El pretendiente Carlos VII en Gernika.
Las Juntas Generales de las Hermandades de Álava se reunían dos veces al año, en Vitoria y en Arriaga. Eran mayoritariamente rurales, como las Juntas Particulares (compuestas por el diputado general y seis representantes de las cuadrillas en que se agrupaban las hermandades), pero este hecho tenía menos relevancia que en las provincias costeras, por el menor desarrollo urbano. En todo caso, la importancia de Vitoria, el principal centro mercantil, se reflejó políticamente, al ser la residencia del diputado general o maestre de campo que, elegido por las Juntas, dirigía la administración provincial.
El organigrama político de Navarra era radicalmente diferente al de las Vascongadas. De principios similares a los de los demás reinos españoles nacidos en la Edad Media, sus principales instituciones se crearon en el Medievo, de forma que desde fechas muy tempranas quedaron definidas sus competencias y la forma en que habían de designarse.
Las características más destacadas del régimen político navarro eran las siguientes: el amplio desenvolvimiento político e institucional de la legitimidad proveniente del poder real; el carácter estamental de las instituciones representativas; la decisiva intervención del rey en el nombramiento de quienes podían estar presentes en las Cortes; y el mermado papel que jugaban en el proceso político las instituciones provenientes del ámbito político local, circunscritas a lo administrativo, al pedimento de ley y a la decisión sobre los donativos y la forma de recaudarlos.
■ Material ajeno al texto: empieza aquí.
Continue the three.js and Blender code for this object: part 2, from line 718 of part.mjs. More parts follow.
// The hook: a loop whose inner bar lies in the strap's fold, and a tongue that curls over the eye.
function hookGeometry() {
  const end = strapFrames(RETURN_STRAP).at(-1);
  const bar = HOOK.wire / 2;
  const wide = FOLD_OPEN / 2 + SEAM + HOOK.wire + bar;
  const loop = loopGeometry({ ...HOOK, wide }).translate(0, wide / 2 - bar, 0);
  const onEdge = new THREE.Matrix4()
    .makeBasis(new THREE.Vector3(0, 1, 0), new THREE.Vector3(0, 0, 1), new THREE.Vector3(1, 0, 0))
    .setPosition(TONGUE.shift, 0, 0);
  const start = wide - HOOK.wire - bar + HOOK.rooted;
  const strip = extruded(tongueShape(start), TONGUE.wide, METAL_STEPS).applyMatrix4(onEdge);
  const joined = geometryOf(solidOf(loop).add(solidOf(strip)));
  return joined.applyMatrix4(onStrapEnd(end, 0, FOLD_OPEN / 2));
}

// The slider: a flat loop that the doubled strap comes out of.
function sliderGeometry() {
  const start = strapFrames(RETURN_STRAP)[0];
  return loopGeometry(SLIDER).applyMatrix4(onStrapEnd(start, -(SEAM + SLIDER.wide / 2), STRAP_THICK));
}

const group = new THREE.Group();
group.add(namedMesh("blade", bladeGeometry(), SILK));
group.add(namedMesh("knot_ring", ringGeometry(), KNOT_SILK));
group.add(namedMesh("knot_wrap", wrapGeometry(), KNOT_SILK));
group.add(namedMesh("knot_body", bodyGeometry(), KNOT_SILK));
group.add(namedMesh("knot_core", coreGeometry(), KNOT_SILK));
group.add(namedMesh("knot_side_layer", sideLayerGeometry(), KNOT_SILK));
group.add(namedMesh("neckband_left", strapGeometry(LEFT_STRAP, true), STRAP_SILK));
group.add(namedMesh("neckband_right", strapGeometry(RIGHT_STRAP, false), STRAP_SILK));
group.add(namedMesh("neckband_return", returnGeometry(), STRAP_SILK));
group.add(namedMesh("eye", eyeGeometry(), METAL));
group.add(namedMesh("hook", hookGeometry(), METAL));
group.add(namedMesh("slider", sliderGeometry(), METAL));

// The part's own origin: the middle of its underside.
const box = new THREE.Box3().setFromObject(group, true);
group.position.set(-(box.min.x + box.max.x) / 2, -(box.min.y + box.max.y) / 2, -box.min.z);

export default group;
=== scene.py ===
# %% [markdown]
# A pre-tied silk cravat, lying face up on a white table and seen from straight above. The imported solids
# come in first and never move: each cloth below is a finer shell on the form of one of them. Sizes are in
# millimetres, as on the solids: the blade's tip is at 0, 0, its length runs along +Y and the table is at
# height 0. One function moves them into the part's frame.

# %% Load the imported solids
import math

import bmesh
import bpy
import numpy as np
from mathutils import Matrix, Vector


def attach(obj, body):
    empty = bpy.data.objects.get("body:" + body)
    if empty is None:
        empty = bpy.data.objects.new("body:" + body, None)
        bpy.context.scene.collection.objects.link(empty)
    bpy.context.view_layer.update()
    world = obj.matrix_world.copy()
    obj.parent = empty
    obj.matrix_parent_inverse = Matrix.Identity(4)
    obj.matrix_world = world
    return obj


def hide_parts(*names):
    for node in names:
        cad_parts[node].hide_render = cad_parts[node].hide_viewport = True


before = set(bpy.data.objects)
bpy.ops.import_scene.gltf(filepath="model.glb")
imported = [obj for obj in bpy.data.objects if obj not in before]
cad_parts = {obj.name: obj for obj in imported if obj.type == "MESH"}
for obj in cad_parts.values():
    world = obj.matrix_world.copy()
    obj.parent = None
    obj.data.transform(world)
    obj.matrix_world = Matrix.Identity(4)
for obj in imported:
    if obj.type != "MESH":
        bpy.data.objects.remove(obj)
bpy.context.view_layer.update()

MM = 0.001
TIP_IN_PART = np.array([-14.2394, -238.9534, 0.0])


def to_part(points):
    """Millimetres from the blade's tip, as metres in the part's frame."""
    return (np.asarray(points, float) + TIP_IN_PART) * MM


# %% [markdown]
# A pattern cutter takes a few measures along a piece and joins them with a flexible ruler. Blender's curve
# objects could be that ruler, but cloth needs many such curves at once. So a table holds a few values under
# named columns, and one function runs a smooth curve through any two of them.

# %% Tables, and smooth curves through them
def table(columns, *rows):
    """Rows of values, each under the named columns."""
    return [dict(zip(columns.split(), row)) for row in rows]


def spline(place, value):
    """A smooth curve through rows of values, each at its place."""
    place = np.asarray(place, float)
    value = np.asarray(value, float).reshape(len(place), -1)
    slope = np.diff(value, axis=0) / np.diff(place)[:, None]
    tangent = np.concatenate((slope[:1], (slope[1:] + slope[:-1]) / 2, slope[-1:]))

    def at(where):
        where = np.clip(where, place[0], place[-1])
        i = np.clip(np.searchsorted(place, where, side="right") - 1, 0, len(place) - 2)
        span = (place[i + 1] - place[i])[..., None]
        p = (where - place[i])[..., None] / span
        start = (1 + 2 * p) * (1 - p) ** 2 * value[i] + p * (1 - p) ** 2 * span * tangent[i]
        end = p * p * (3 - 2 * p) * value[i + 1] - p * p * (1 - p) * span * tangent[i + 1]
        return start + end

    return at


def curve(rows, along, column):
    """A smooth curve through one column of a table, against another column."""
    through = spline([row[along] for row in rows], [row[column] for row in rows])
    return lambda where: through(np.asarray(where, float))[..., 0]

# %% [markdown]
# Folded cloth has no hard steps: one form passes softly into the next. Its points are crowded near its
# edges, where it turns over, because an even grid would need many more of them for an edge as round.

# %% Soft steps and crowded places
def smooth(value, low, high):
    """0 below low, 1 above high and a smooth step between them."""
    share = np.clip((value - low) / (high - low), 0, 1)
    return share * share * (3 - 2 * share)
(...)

Para paliar el absentismo real se institucionalizó desde el siglo XVI la figura del virrey, que asumía las funciones del monarca: ostentaba el mando militar, convocaba las Cortes, presidía el Consejo Real y designaba a los alcaldes, entre otras atribuciones.
El Consejo Real de Navarra —el único Consejo de la monarquía que no residía en Madrid— lo formaban siete personas designadas por el rey: un regente (el virrey) y seis consejeros, de los que al menos tres tenían que ser navarros.
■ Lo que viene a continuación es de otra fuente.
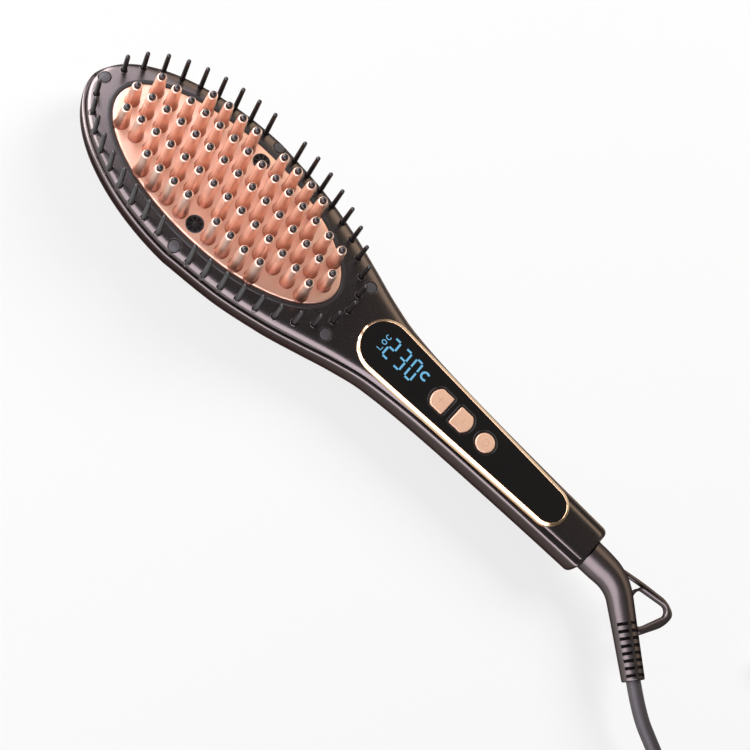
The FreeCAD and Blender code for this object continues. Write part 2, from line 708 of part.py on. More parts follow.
def make_outlets():
    emitters = []
    for side, name in ((1, "ion_outlet_left"), (-1, "ion_outlet_right")):
        y = side * outlet_y
        top = plate_top(0, y) + 0.35
        low = top - outlet_depth
        cup = cylinder(0, y, low, top, outlet_radius)
        cup = cup.cut(cylinder(0, y, low + 1.0, top + 1, outlet_radius - outlet_wall))
        spokes = [cylinder(0, y, top - 2.2, top - 1.2, 1.1)]
        for k in range(outlet_spokes):
            spoke = box(0.8, outlet_radius - 0.3, -0.25, 0.25, top - 2.2, top - 1.2)
            spoke.rotate(V(0, 0, 0), V(0, 0, 1), 360.0 * k / outlet_spokes)
            spoke.translate(V(0, y, 0))
            spokes.append(spoke)
        cup = cup.fuse(spokes).cut(cylinder(0, y, low - 1, low + 2, 0.8))
        save(name, [cup])
        holder = cylinder(0, y, low - emitter_length, low - 0.05, emitter_radius)
        needle = cylinder(0, y, low - emitter_length, low + 2.4, 0.5)
        emitters.append(holder.fuse(needle))
    save("ion_emitters", emitters)


def make_comb():
    outer = back_body(wall + comb_clearance)
    slab = outer.common(box(tip_x, strip_end_x, -big, big, -big, big))
    slab = slab.common(above(-comb_gap - comb_strip_thickness)).cut(above(-comb_gap))
    hole = oval(comb_tip_length - comb_strip_width / 2 + 0.6, comb_half_width - comb_strip_width / 2 - 0.4, -50, 50)
    strip = slab.cut(hole)
    pins = []
    for x, y, top in pin_places():
        lower = cylinder(x, y, strip_level(x) - comb_strip_thickness + 0.2, 4.0, pin_radius)
        upper = Part.makeCone(pin_radius, pin_tip_radius, top - pin_tip_radius - 4.0, V(x, y, 4.0))
        ball = Part.makeSphere(pin_tip_radius, V(x, y, top - pin_tip_radius))
        pins.append(lower.fuse([upper, ball]))
    for x, y in plugs:
        strip = strip.cut(cylinder(x, y, -50, 50, screw_radius + screw_clearance))
    comb = strip.fuse(pins)
    save("comb_ring", [comb])


def make_screws():
    caps, screws = [], []
    for x, y in plugs:
        top = plug_top(x, y)
        caps.append(cylinder(x, y, top - plug_thickness, top, plug_radius))
        seat = head_seat(x, y)
        head = cylinder(x, y, seat, seat + screw_head_height, screw_head_radius)
        head = head.cut(box(x - 1.2, x + 1.2, y - 0.3, y + 0.3, seat + 0.7, seat + 5))
        head = head.cut(box(x - 0.3, x + 0.3, y - 1.2, y + 1.2, seat + 0.7, seat + 5))
        screws.append(head.fuse(cylinder(x, y, seat - screw_length, seat, screw_radius)))
    save("screw_plugs", caps)
    save("case_screws", screws)


def wire_run(points, radius):
    # Straight lengths of wire with a ball at each corner
    run = None
    for a, b in zip(points, points[1:]):
        a, b = V(*a), V(*b)
        piece = Part.makeCylinder(radius, (b - a).Length, a, b - a)
        run = piece if run is None else run.fuse([piece, Part.makeSphere(radius, a)])
    return run


def make_wiring():
    low = clamp_bottom - 2.6
    wires = []
    for side in (1, -1):
        start = (heater_x + heater_length / 2 + 0.4, side * 3.0, heater_bottom + 1.2)
        wires.append(wire_run([start, (53.0, side * 3.0, heater_bottom + 1.2), (57.0, side * 3.0, low),
                               (80.0, side * 3.0, low), (84.4, side * 3.0, board_bottom - 0.9),
                               (89.0, side * 3.0, board_bottom - 0.9)], 0.8))
    save("heater_leads", wires)
    leads = []
    for side in (1, -1):
        start = (emitter_radius + 0.3, side * outlet_y, plate_top(0, outlet_y) + 0.35 - outlet_depth - 2.0)
        leads.append(wire_run([start, (16.0, side * 19.6, low - 0.4), (50.0, side * 12.0, low - 0.4),
                               (86.0, side * 6.4, board_bottom - 3.6), (93.9, side * 6.4, board_bottom - 3.6)], 0.6))
    save("ion_leads", leads)


def make_swivel():
    start, end = clamp_start, clamp_end
    block = box(start, end, -housing_half_width, housing_half_width,
                swivel_z - housing_half_height, swivel_z + housing_half_height)
    block = block.makeFillet(2.6, [e for e in block.Edges if abs(e.BoundBox.XLength - housing_length) < 1e-6])
    middle = (start + end) / 2
    block = block.cut(along_x(start - 1, end + 1, journal_radius + journal_clearance))
    pocket = along_x(middle - collar_length / 2 - collar_gap, middle + collar_length / 2 + collar_gap,
                     collar_radius + collar_gap)
    block = block.cut(pocket)
    upper = block.common(box(-big, big, -big, big, swivel_z, big))
    lower = block.common(box(-big, big, -big, big, -big, swivel_z))
    save("swivel_clamp_upper", [upper])
    save("swivel_clamp_lower", [lower])
    core = along_x(start - 0.5, core_end_x, journal_radius)
    core = core.fuse(along_x(middle - collar_length / 2, middle + collar_length / 2, collar_radius))
    core = core.fuse(along_x(start - 0.5 - spindle_length, start, spindle_radius))
    save("swivel_core", [core])
    rings, springs = [], []
    first = start - 0.5 - spindle_length + 1.4
    for k in range(2):
        x0 = first + k * ring_pitch
        ring = along_x(x0, x0 + ring_length, ring_radius).cut(along_x(x0 - 1, x0 + 3, spindle_radius + 0.01))
        rings.append(ring)
        low = swivel_z + ring_radius + rest_gap
        strip = box(x0 + 0.3, x0 + ring_length - 0.3, -4.0, 4.0, low, low + 0.3)
        for side in (1, -1):
            strip = strip.fuse(box(x0 + 0.3, x0 + ring_length - 0.3, side * 3.85 - 0.15, side * 3.85 + 0.15,
                                   low, holder_low))
        springs.append(strip)
    save("slip_rings", rings)
    save("contact_springs", springs)
    top = holder_low + 0.9
    holder = box(first - 2.6, start - 0.3, -5.2, 5.2, holder_low, top)
    for side in (1, -1):
        holder = holder.fuse(box(first - 2.6, start - 0.3, side * 5.8 - 0.6, side * 5.8 + 0.6, swivel_z - 2.0, top))
    save("contact_holder", [holder])


boot_start = handle_end_x + boot_end_gap


def make_boot():
    turn = math.radians(boot_turn)
    along = V(math.cos(turn), -math.sin(turn), 0)
    bend_x = boot_start + boot_straight
    boot = along_x(boot_start, bend_x, boot_radius)
    ring = Part.Face(Part.Wire(Part.makeCircle(boot_radius, V(bend_x, 0, swivel_z), V(1, 0, 0))))
    boot = boot.fuse(ring.revolve(V(bend_x, -boot_bend_radius, 0), V(0, 0, 1), -boot_turn))
    taper_x = bend_x + boot_bend_radius * math.sin(turn)
    taper_y = -boot_bend_radius * (1 - math.cos(turn))
    taper = Part.makeCone(boot_radius, boot_end_radius, boot_taper_length, V(taper_x, taper_y, swivel_z), along)
    boot = boot.fuse(taper)
    end_x = taper_x + boot_taper_length * along.x
    end_y = taper_y + boot_taper_length * along.y
    low = swivel_z - loop_thickness / 2
    corners = [V(handle_end_x + x, y, low) for x, y in loop_outer + loop_outer[:1]]
    loop = Part.Face(Part.makePolygon(corners)).extrude(V(0, 0, loop_thickness))
    low = swivel_z - loop_thickness
    corners = [V(handle_end_x + x, y, low) for x, y in loop_hole + loop_hole[:1]]
    hole = Part.Face(Part.makePolygon(corners)).extrude(V(0, 0, 2 * loop_thickness))
    boot = boot.fuse(loop).cut(hole)
    for k in range(slot_count):
        place = V(end_x, end_y, swivel_z) - along * (slot_first + k * slot_pitch)
        for y in (slot_root, -slot_root - boot_radius):
            slot = box(-slot_width / 2, slot_width / 2, y, y + boot_radius, -boot_radius - 2, boot_radius + 2)
            slot.rotate(V(0, 0, 0), V(0, 0, 1), -boot_turn)
            slot.translate(place)
            boot = boot.cut(slot)
    boot = boot.cut(along_x(handle_end_x, core_end_x + rest_gap, journal_radius + 0.02))
    save("cord_boot", [boot])
    return V(end_x, end_y, swivel_z), along


def cord_path(points):
    # Straight runs joined by arcs that touch them, each as large as its runs allow
    edges = []
    radii = []
    here = points[0]
    for i in range(1, len(points) - 1):
        back, out = points[i - 1] - points[i], points[i + 1] - points[i]
        shorter = min(back.Length, out.Length)
        turn = math.pi - back.getAngle(out)
        radius = 0.45 * shorter / math.tan(turn / 2)
        trim = 0.45 * shorter
        back.normalize()
        out.normalize()
        a, b = points[i] + back * trim, points[i] + out * trim
        inward = back + out
        inward.normalize()
        sagitta = radius / math.cos(turn / 2) - radius
        edges.append(Part.LineSegment(here, a).toShape())
        edges.append(Part.Arc(a, points[i] + inward * sagitta, b).toShape())
        radii.append(round(radius / (2 * cord_radius), 1))
        here = b
    edges.append(Part.LineSegment(here, points[-1]).toShape())
    return Part.Wire(edges), radii


def make_tube(name, points):
    path, radii = cord_path(points)
    first = points[1] - points[0]
    circle = Part.Wire(Part.makeCircle(cord_radius, points[0], first))
    tube = path.makePipeShell([circle], True, False)
    expected = math.pi * cord_radius ** 2 * path.Length
    print("%s: bend radii in cord diameters %s, length %.1f, volume share %.4f"
          % (name, radii, path.Length, tube.Volume / expected))
    save(name, [tube])


def make_cord(start, along):
    first = start + along * 0.02
    make_tube("cord_tube", [first] + [V(*p) for p in cord_route] + [coil_entry])
    coil_half_width, coil_height = coil_columns * cord_radius, coil_rows * 2 * cord_radius
    ring = Part.makeCylinder(coil_radius + coil_half_width, coil_height, V(coil_centre[0], coil_centre[1], floor_z))
    ring = ring.cut(Part.makeCylinder(coil_radius - coil_half_width, coil_height + 2,
                                      V(coil_centre[0], coil_centre[1], floor_z - 1)))
    ring = ring.makeFillet(cord_radius, [e for e in ring.Edges if e.BoundBox.ZLength < 1e-6])
    tie_x = coil_centre[0] - coil_radius
    save("cord_coil", [ring])
    band = box(tie_x - coil_half_width - tie_thickness - 0.4, tie_x + coil_half_width + tie_thickness,
               coil_centre[1] - tie_width / 2, coil_centre[1] + tie_width / 2,
               floor_z, floor_z + coil_height + tie_thickness)
    band = band.makeFillet(3.0, [e for e in band.Edges if abs(e.BoundBox.YLength - tie_width) < 1e-6])
    save("cord_tie", [band.cut(ring)])
    end = V(*tail_route[-1])
    make_tube("cord_tail", [tail_exit] + [V(*p) for p in tail_route])
    heading = end - V(*tail_route[-2])
    heading.z = 0
    heading.normalize()
    make_plug(end, math.degrees(math.atan2(heading.y, heading.x)))


def make_plug(at, angle):
    length, width, thickness = mains_body
    body = box(mains_neck_length, mains_neck_length + length, -width / 2, width / 2, -thickness / 2, thickness / 2)
    body = body.makeFillet(4.0, [e for e in body.Edges if abs(e.BoundBox.XLength - length) < 1e-6
                                 or (e.BoundBox.XLength < 1e-6 and e.BoundBox.XMin < mains_neck_length + 1)])
    neck = Part.makeCone(cord_radius + 0.8, mains_neck_radius, mains_neck_length + 2, V(0, 0, 0), V(1, 0, 0))
    body = body.fuse(neck)
    pins = []
    for side in (1, -1):
        pin = Part.makeCylinder(mains_pin_radius, mains_pin_length, V(mains_neck_length + length, side * mains_pin_pitch / 2, 0),
                                V(1, 0, 0))
        tip = [e for e in pin.Edges if abs(e.BoundBox.XMin - pin.BoundBox.XMax) < 1e-6]
        pins.append(pin.makeFillet(0.8, tip))
    for shape in [body] + pins:
        shape.rotate(V(0, 0, 0), V(0, 0, 1), angle)
        shape.translate(V(at.x, at.y, floor_z + thickness / 2))
    save("mains_plug", [body])
    save("plug_pins", pins)
    print("plug at", at, "angle %.2f" % angle)


# The lead joins the outermost turn on the floor and leaves the outermost turn above it
entry_angle = math.radians(-113.0)
outer_turn = coil_radius + (coil_columns - 1) * cord_radius
coil_entry = V(coil_centre[0] + outer_turn * math.cos(entry_angle),
               coil_centre[1] + outer_turn * math.sin(entry_angle), floor_z + cord_radius)
tail_exit = V(coil_centre[0] + outer_turn, coil_centre[1], floor_z + (2 * coil_rows - 1) * cord_radius)

make_shells()
make_buttons()
make_panel()
make_electronics()
make_plate()
make_heater()
make_carrier_and_seal()
make_outlets()
make_comb()
make_screws()
make_wiring()
make_swivel()
boot_end, boot_heading = make_boot()
make_cord(boot_end, boot_heading)
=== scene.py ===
import math
import bpy, bmesh
from mathutils import Matrix, Vector


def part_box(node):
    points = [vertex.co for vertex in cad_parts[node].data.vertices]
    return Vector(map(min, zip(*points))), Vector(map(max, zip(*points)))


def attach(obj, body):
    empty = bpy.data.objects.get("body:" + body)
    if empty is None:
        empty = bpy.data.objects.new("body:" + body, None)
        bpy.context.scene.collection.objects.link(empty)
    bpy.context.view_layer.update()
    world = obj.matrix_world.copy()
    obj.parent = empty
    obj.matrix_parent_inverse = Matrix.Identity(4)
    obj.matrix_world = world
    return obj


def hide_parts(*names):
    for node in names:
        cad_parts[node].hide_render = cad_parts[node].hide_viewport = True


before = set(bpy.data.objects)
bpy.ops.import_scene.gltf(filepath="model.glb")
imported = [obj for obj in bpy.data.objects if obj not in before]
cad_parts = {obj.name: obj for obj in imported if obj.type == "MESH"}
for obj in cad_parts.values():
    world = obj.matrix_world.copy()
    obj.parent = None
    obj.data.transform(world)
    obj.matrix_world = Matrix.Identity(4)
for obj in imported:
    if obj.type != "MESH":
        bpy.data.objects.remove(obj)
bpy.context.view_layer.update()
print("frame loaded with", len(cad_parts), "nodes")

# Layout numbers below are millimetres from the middle of the heating plate, at the plate's level:
# x runs to the end of the handle, z out of the plate. place() turns them into metres in the row frame.
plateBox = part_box("heating_plate")
layout = dict(
    middle=(plateBox[0].x + plateBox[1].x) / 2,
    level=0.0275,  # the plate's level above the table
)


def place(x, y, z):
    return Vector((layout["middle"] + x / 1000, y / 1000, layout["level"] + z / 1000))


def addObject(name, data):
    made = bpy.data.objects.new(name, data)
    bpy.context.scene.collection.objects.link(made)
    return made


class Sock:
    # A node's output. Arithmetic on it adds Math nodes.
    def __init__(self, finish, link):
        self.finish, self.link = finish, link

    def calc(self, operation, a, b):
        return self.finish.add("ShaderNodeMath", {"operation": operation}, {0: a, 1: b})

    def __add__(self, other):
        return self.calc("ADD", self, other)

    __radd__ = __add__

    def __sub__(self, other):
        return self.calc("SUBTRACT", self, other)

    def __rsub__(self, other):
        return self.calc("SUBTRACT", other, self)

    def __mul__(self, other):
        return self.calc("MULTIPLY", self, other)

    __rmul__ = __mul__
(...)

Las Cortes se reunían a convocatoria del rey, que podía ponerles un plazo fijo para sus debates, o incluso cerrarlas, lo que no sucedió hasta 1801. Deliberaban los tres brazos reunidos, pero cada estamento votaba por separado. Cualquier decisión requería la unanimidad de los tres brazos.
El órgano ejecutivo delegado de las Cortes era la Diputación. Desde 1678 contaba con siete miembros: dos los nombraba el brazo militar, dos el popular y los otros dos la ciudad de Pamplona. Al votar, tenían peso diferente: los dos del brazo popular contaban con un sólo voto, lo mismo que los designados por Pamplona.
Las competencias de la Diputación navarra se limitaban a la ejecución de lo que expresamente les encargaban las Cortes. Por ello, el cobro de los impuestos para pagar el donativo constituía el núcleo de su actuación.